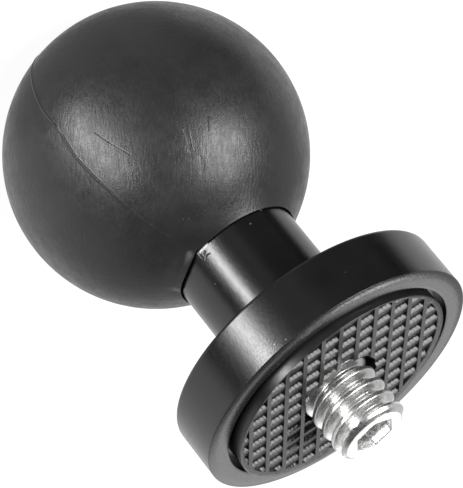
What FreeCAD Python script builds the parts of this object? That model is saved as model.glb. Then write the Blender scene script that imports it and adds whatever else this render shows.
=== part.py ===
import FreeCAD, Part
import Sketcher
import math
import os

# Ball head adapter: a rubber-covered one inch ball on a turned post. The post
# ends in a round flange with a patterned rubber grip pad let into its face, and
# a threaded stud stands out of the middle of the pad.
#
# Frame: the origin is the centre of the ball and +Z runs along the post towards
# the tip of the stud. The tapped hole stands a little off the axis, towards +X.
# Lengths are millimetres and angles are degrees.

SIZES = {
    # Ball and its rubber cover.
    "ball_diameter": 25.4,
    "rubber_wall": 2.2,
    "bond_gap": 0.05,
    "pole_flat_depth": 0.4,
    "neck_gap": 0.12,
    "lip_rise": 0.35,
    "lip_root_wall": 0.8,
    "lip_end_wall": 0.3,
    # Grooves turned in the core, which the rubber fills and grips.
    "groove_width": 1.2,
    "groove_depth": 0.6,
    "groove_spacing": 4.2,
    # Neck and flange of the post.
    "neck_radius": 5.4,
    "flange_back_height": 21.1,
    "flange_radius": 12.3,
    "flange_thickness": 4.75,
    "rim_width": 1.8,
    "recess_depth": 1.0,
    "neck_root_fillet": 0.8,
    "back_edge_fillet": 0.35,
    "front_edge_fillet": 0.3,
    # Stud and the hole that it is locked into. Above the pad the stud is drawn at
    # its crests, and inside the post the thread and its hole at the middle of it.
    "stud_diameter": 6.35,
    "stud_length": 16.0,
    "stud_reach": 5.4,
    "stud_offset": 0.38,
    "tip_chamfer": 0.5,
    "foot_chamfer": 0.6,
    "socket_across_flats": 3.175,
    "socket_depth": 3.2,
    "socket_turn": 15.0,
    "tapped_bore_radius": 2.81,
    "thread_gap": 0.05,
    "foot_gap": 0.3,
    "tap_drill_diameter": 5.1,
    "tap_drill_runout": 2.2,
    "drill_point_angle": 118.0,
    "mouth_chamfer": 0.4,
    # Grip pad and the film that holds it.
    "pad_gap": 0.45,
    "pad_rise": 0.8,
    "pad_edge_fillet": 0.15,
    "pad_hole_diameter": 7.1,
    "hole_follow_share": 0.5,
    "film_thickness": 0.15,
    "film_inset": 0.35,
    # Pattern of the pad: pockets between long rails and cross rails. A step runs
    # along one family of rails, from one rail of the other family to the next.
    "long_step": 1.70,
    "cross_step": 1.645,
    "long_rail_width": 0.37,
    "cross_rail_width": 0.5,
    "long_rail_angle": 70.6,
    "cross_rail_angle": 14.5,
    "pocket_depth": 0.35,
    "pocket_draft": 10.0,
    "field_margin": 0.3,
    "pattern_shift_x": 0.39,
    "pattern_shift_y": 0.68,
}

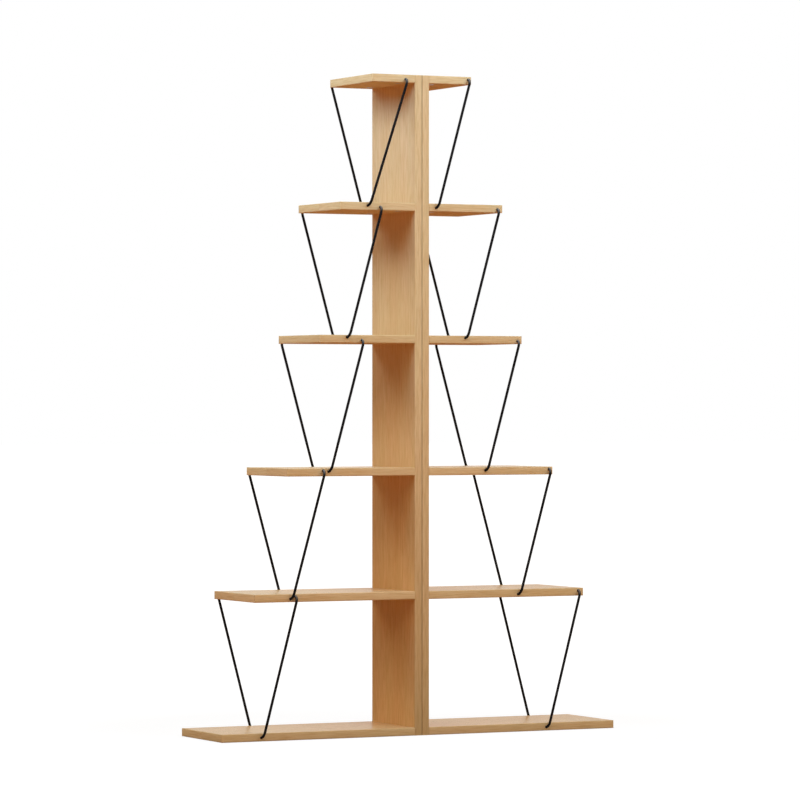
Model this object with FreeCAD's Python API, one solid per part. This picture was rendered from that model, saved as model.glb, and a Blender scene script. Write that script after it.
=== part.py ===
import FreeCAD, Part
import math
import os

# A free-standing bookcase in two halves that stand back to back.
# Each half is one upright with six shelves on its outer face, longer towards the floor.
# The left half is the right half turned half a turn about the vertical axis.
# Bent steel rods tie each shelf to the next one, in front of and behind the boards.
# The origin is on the floor, at mid depth, on the seam between the two uprights.
# X runs along the shelves, Y from front to back and Z up. Lengths are in millimetres.
# Levels, shelves and shares are listed from the top down.

# Boards
board_thickness = 18.0
board_depth = 220.0
band_thickness = 2.0
band_round_share = 0.9

# Heights from one shelf's top face to the next one's
pitch_1 = 289.0
pitch_2 = 298.0
pitch_3 = 298.0
pitch_4 = 279.0
pitch_5 = 307.0

# Distances from the seam to each shelf's outer end
reach_1 = 125.0
reach_2 = 205.0
reach_3 = 255.0
reach_4 = 335.0
reach_5 = 415.0
reach_6 = 495.0

# Rods
rod_diameter = 6.0
rod_bend_radius = 13.5
peg_depth = 16.0
peg_chamfer = 0.5
peg_side_gap = 0.2
peg_end_gap = 0.5
# A rod's bend starts this far inside its hole
bend_inset = 1.5

# Places of the rod holes, level by level, each as two shares. The first is of the shelf's length,
# outwards from the upright. The second is of the way down the shelf's edge, from the highest to
# the lowest place where a hole stays clear of the edge's rounded corners.
# The outer rods lean from a shelf's end towards the upright below, the inner rods outwards.
outer_head_shares = ((0.927, 0.19), (0.930, 0.64), (0.952, 0.78), (0.970, 0.00), (0.966, 0.09))
outer_foot_shares = ((0.092, 0.59), (0.387, 0.00), (0.451, 0.32), (0.573, 0.78), (0.630, 0.59))
inner_head_shares = ((0.217, 0.69), (0.467, 0.69), (0.562, 0.84), (0.723, 0.00), (0.749, 0.06))
inner_foot_shares = ((0.633, 0.32), (0.716, 0.00), (0.680, 0.27), (0.780, 0.73), (0.798, 0.57))

# Double-ended bolts that run through both uprights into the shelves on either side
bolt_inset = 37.0
bolt_diameter = 7.0
bolt_side_gap = 0.4
neck_diameter = 4.6
neck_length = 4.0
head_length = 3.0
head_seat_gap = 0.3
head_side_gap = 0.3

# Cams, sunk into the shelves' undersides, that draw the bolts tight
cam_set_back = 24.0
cam_room = 1.8
cam_wall = 2.2
cam_cap = 0.6
cam_recess = 0.2
cam_gap = 0.1
cam_turn_angle = 115.0
cross_length = 8.0
cross_width = 1.6
cross_depth = 3.0

# Dowels between the uprights and the shelves
dowel_spacing = 32.0
dowel_diameter = 8.0
dowel_length = 30.0
dowel_in_upright = 10.0
dowel_chamfer = 1.0
dowel_side_gap = 0.1
dowel_end_gap = 0.5
flute_count = 8
flute_radius = 0.5

# Cutting tools run past the face that they cut by this much
overrun = 2.0
# Ends of an edge this close to a plane lie in it
tolerance = 0.001

# Sizes worked out from the ones above
pitches = (pitch_1, pitch_2, pitch_3, pitch_4, pitch_5)
reaches = (reach_1, reach_2, reach_3, reach_4, reach_5, reach_6)
shelf_count = len(reaches)
level_count = len(pitches)
tops = [board_thickness + sum(pitches[index:]) for index in range(shelf_count)]
height = tops[0]
half_depth = board_depth / 2
core_half_depth = half_depth - band_thickness
band_round = band_thickness * band_round_share
mid_board = board_thickness / 2

rod_radius = rod_diameter / 2
rod_stand_off = rod_bend_radius - bend_inset
rod_hole_radius = rod_radius + peg_side_gap
hole_margin = band_round + rod_hole_radius
hole_range = board_thickness - hole_margin - hole_margin

bolt_radius = bolt_diameter / 2
neck_radius = neck_diameter / 2
bolt_row = half_depth - bolt_inset
dowel_row = bolt_row - dowel_spacing
dowel_radius = dowel_diameter / 2

cavity_radius = bolt_radius + cam_room
cavity_half_height = bolt_radius + head_side_gap
slot_half_height = neck_radius + head_side_gap
cam_radius = cavity_radius + cam_wall
cam_top = mid_board + cavity_half_height + cam_cap
cam_centre = board_thickness + cam_set_back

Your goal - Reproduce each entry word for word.

Full answer -
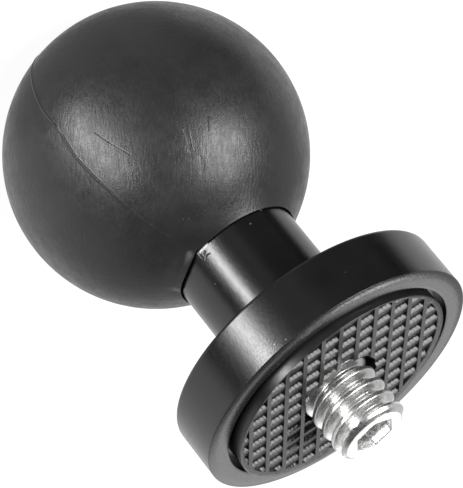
What FreeCAD Python script builds the parts of this object? That model is saved as model.glb. Then write the Blender scene script that imports it and adds whatever else this render shows.
=== part.py ===
import FreeCAD, Part
import Sketcher
import math
import os

# Ball head adapter: a rubber-covered one inch ball on a turned post. The post
# ends in a round flange with a patterned rubber grip pad let into its face, and
# a threaded stud stands out of the middle of the pad.
#
# Frame: the origin is the centre of the ball and +Z runs along the post towards
# the tip of the stud. The tapped hole stands a little off the axis, towards +X.
# Lengths are millimetres and angles are degrees.

SIZES = {
    # Ball and its rubber cover.
    "ball_diameter": 25.4,
    "rubber_wall": 2.2,
    "bond_gap": 0.05,
    "pole_flat_depth": 0.4,
    "neck_gap": 0.12,
    "lip_rise": 0.35,
    "lip_root_wall": 0.8,
    "lip_end_wall": 0.3,
    # Grooves turned in the core, which the rubber fills and grips.
    "groove_width": 1.2,
    "groove_depth": 0.6,
    "groove_spacing": 4.2,
    # Neck and flange of the post.
    "neck_radius": 5.4,
    "flange_back_height": 21.1,
    "flange_radius": 12.3,
    "flange_thickness": 4.75,
    "rim_width": 1.8,
    "recess_depth": 1.0,
    "neck_root_fillet": 0.8,
    "back_edge_fillet": 0.35,
    "front_edge_fillet": 0.3,
    # Stud and the hole that it is locked into. Above the pad the stud is drawn at
    # its crests, and inside the post the thread and its hole at the middle of it.
    "stud_diameter": 6.35,
    "stud_length": 16.0,
    "stud_reach": 5.4,
    "stud_offset": 0.38,
    "tip_chamfer": 0.5,
    "foot_chamfer": 0.6,
    "socket_across_flats": 3.175,
    "socket_depth": 3.2,
    "socket_turn": 15.0,
    "tapped_bore_radius": 2.81,
    "thread_gap": 0.05,
    "foot_gap": 0.3,
    "tap_drill_diameter": 5.1,
    "tap_drill_runout": 2.2,
    "drill_point_angle": 118.0,
    "mouth_chamfer": 0.4,
    # Grip pad and the film that holds it.
    "pad_gap": 0.45,
    "pad_rise": 0.8,
    "pad_edge_fillet": 0.15,
    "pad_hole_diameter": 7.1,
    "hole_follow_share": 0.5,
    "film_thickness": 0.15,
    "film_inset": 0.35,
    # Pattern of the pad: pockets between long rails and cross rails. A step runs
    # along one family of rails, from one rail of the other family to the next.
    "long_step": 1.70,
    "cross_step": 1.645,
    "long_rail_width": 0.37,
    "cross_rail_width": 0.5,
    "long_rail_angle": 70.6,
    "cross_rail_angle": 14.5,
    "pocket_depth": 0.35,
    "pocket_draft": 10.0,
    "field_margin": 0.3,
    "pattern_shift_x": 0.39,
    "pattern_shift_y": 0.68,
}

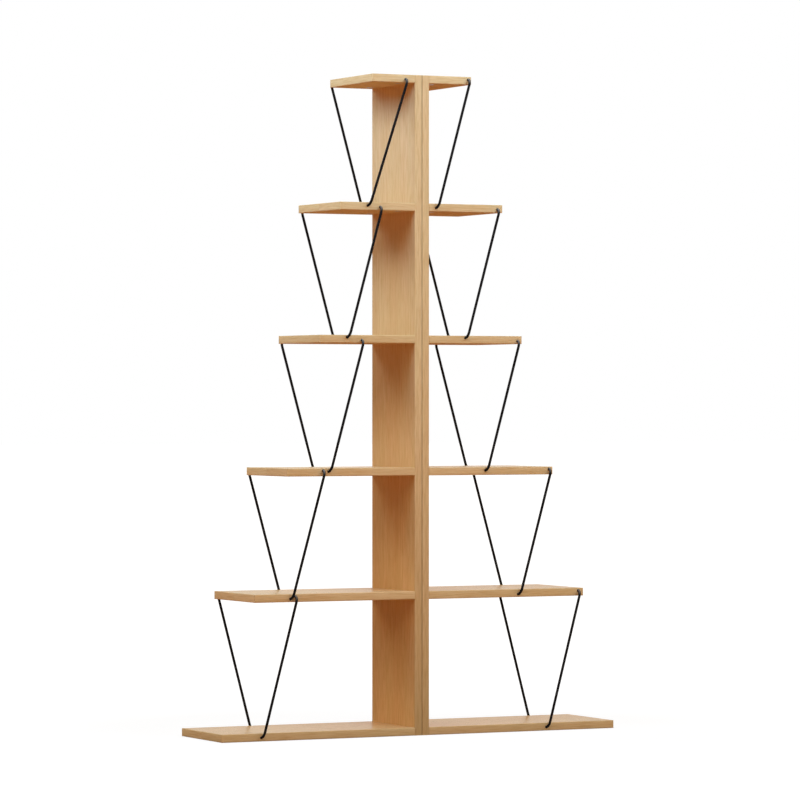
Model this object with FreeCAD's Python API, one solid per part. This picture was rendered from that model, saved as model.glb, and a Blender scene script. Write that script after it.
=== part.py ===
import FreeCAD, Part
import math
import os

# A free-standing bookcase in two halves that stand back to back.
# Each half is one upright with six shelves on its outer face, longer towards the floor.
# The left half is the right half turned half a turn about the vertical axis.
# Bent steel rods tie each shelf to the next one, in front of and behind the boards.
# The origin is on the floor, at mid depth, on the seam between the two uprights.
# X runs along the shelves, Y from front to back and Z up. Lengths are in millimetres.
# Levels, shelves and shares are listed from the top down.

# Boards
board_thickness = 18.0
board_depth = 220.0
band_thickness = 2.0
band_round_share = 0.9

# Heights from one shelf's top face to the next one's
pitch_1 = 289.0
pitch_2 = 298.0
pitch_3 = 298.0
pitch_4 = 279.0
pitch_5 = 307.0

# Distances from the seam to each shelf's outer end
reach_1 = 125.0
reach_2 = 205.0
reach_3 = 255.0
reach_4 = 335.0
reach_5 = 415.0
reach_6 = 495.0

# Rods
rod_diameter = 6.0
rod_bend_radius = 13.5
peg_depth = 16.0
peg_chamfer = 0.5
peg_side_gap = 0.2
peg_end_gap = 0.5
# A rod's bend starts this far inside its hole
bend_inset = 1.5

# Places of the rod holes, level by level, each as two shares. The first is of the shelf's length,
# outwards from the upright. The second is of the way down the shelf's edge, from the highest to
# the lowest place where a hole stays clear of the edge's rounded corners.
# The outer rods lean from a shelf's end towards the upright below, the inner rods outwards.
outer_head_shares = ((0.927, 0.19), (0.930, 0.64), (0.952, 0.78), (0.970, 0.00), (0.966, 0.09))
outer_foot_shares = ((0.092, 0.59), (0.387, 0.00), (0.451, 0.32), (0.573, 0.78), (0.630, 0.59))
inner_head_shares = ((0.217, 0.69), (0.467, 0.69), (0.562, 0.84), (0.723, 0.00), (0.749, 0.06))
inner_foot_shares = ((0.633, 0.32), (0.716, 0.00), (0.680, 0.27), (0.780, 0.73), (0.798, 0.57))

# Double-ended bolts that run through both uprights into the shelves on either side
bolt_inset = 37.0
bolt_diameter = 7.0
bolt_side_gap = 0.4
neck_diameter = 4.6
neck_length = 4.0
head_length = 3.0
head_seat_gap = 0.3
head_side_gap = 0.3

# Cams, sunk into the shelves' undersides, that draw the bolts tight
cam_set_back = 24.0
cam_room = 1.8
cam_wall = 2.2
cam_cap = 0.6
cam_recess = 0.2
cam_gap = 0.1
cam_turn_angle = 115.0
cross_length = 8.0
cross_width = 1.6
cross_depth = 3.0

# Dowels between the uprights and the shelves
dowel_spacing = 32.0
dowel_diameter = 8.0
dowel_length = 30.0
dowel_in_upright = 10.0
dowel_chamfer = 1.0
dowel_side_gap = 0.1
dowel_end_gap = 0.5
flute_count = 8
flute_radius = 0.5

# Cutting tools run past the face that they cut by this much
overrun = 2.0
# Ends of an edge this close to a plane lie in it
tolerance = 0.001

# Sizes worked out from the ones above
pitches = (pitch_1, pitch_2, pitch_3, pitch_4, pitch_5)
reaches = (reach_1, reach_2, reach_3, reach_4, reach_5, reach_6)
shelf_count = len(reaches)
level_count = len(pitches)
tops = [board_thickness + sum(pitches[index:]) for index in range(shelf_count)]
height = tops[0]
half_depth = board_depth / 2
core_half_depth = half_depth - band_thickness
band_round = band_thickness * band_round_share
mid_board = board_thickness / 2

rod_radius = rod_diameter / 2
rod_stand_off = rod_bend_radius - bend_inset
rod_hole_radius = rod_radius + peg_side_gap
hole_margin = band_round + rod_hole_radius
hole_range = board_thickness - hole_margin - hole_margin

bolt_radius = bolt_diameter / 2
neck_radius = neck_diameter / 2
bolt_row = half_depth - bolt_inset
dowel_row = bolt_row - dowel_spacing
dowel_radius = dowel_diameter / 2

cavity_radius = bolt_radius + cam_room
cavity_half_height = bolt_radius + head_side_gap
slot_half_height = neck_radius + head_side_gap
cam_radius = cavity_radius + cam_wall
cam_top = mid_board + cavity_half_height + cam_cap
cam_centre = board_thickness + cam_set_back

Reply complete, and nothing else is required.